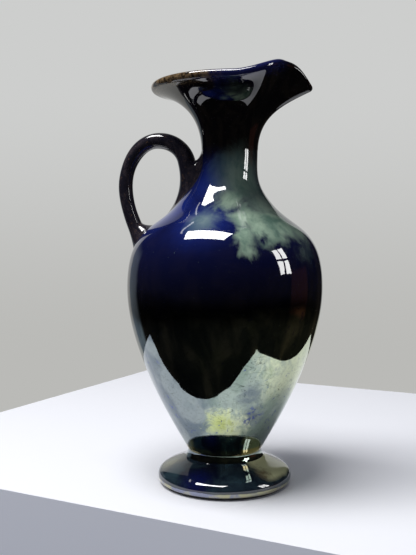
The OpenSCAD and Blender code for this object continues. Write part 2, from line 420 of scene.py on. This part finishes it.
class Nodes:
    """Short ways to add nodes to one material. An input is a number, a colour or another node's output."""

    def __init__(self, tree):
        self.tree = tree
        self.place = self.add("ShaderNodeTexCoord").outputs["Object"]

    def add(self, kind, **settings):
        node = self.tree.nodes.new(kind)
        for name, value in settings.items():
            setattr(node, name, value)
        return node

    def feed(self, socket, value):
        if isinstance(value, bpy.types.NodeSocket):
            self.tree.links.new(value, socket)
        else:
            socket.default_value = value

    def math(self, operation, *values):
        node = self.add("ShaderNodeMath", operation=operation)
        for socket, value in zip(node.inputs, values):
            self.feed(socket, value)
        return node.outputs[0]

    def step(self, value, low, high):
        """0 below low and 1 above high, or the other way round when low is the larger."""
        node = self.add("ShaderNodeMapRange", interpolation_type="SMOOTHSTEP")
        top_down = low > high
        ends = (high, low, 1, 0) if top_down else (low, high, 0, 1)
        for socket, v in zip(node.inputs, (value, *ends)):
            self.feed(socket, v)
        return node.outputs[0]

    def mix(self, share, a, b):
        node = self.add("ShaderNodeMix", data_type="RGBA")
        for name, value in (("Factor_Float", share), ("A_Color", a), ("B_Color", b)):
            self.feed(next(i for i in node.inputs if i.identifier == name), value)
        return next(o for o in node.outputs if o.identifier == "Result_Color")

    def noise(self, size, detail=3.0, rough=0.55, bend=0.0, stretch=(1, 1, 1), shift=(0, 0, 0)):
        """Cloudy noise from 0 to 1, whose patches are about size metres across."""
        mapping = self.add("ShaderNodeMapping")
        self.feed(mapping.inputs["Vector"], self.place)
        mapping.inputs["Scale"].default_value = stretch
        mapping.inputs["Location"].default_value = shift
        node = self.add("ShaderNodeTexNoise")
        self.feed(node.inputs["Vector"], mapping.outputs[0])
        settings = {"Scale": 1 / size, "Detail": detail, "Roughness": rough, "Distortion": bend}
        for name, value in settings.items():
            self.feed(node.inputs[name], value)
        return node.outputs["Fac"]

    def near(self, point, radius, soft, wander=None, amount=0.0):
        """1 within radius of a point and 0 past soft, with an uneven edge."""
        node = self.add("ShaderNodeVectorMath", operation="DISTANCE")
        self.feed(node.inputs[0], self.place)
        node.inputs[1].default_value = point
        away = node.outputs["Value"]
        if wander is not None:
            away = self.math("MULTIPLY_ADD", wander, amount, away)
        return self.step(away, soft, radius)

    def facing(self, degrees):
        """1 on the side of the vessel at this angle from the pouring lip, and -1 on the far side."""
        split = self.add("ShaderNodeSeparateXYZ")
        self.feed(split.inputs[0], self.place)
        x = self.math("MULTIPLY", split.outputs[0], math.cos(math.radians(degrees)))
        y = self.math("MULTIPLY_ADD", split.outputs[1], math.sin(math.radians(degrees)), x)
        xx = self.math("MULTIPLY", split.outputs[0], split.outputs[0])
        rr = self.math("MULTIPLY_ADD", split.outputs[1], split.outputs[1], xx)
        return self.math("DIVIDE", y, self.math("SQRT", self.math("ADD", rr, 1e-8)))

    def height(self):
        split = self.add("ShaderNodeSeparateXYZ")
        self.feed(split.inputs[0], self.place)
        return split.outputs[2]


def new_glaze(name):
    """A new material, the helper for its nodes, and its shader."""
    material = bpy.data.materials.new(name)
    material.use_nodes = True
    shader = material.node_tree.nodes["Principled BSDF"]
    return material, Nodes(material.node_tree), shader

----

Write out the listing's lines exactly, from its first line through the line that contains "ways to add", and stop there.

Solution to this exercise ::
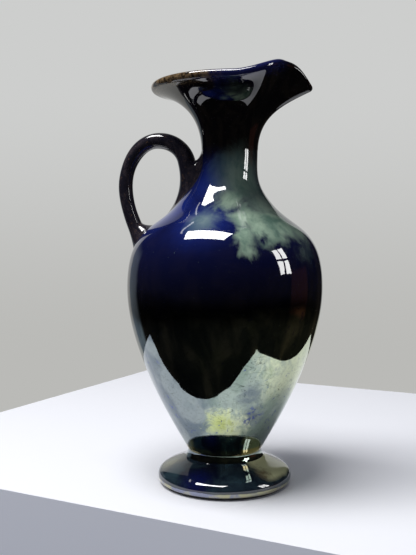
The OpenSCAD and Blender code for this object continues. Write part 2, from line 420 of scene.py on. This part finishes it.
class Nodes:
    """Short ways to add nodes to one material. An input is a number, a colour or another node's output."""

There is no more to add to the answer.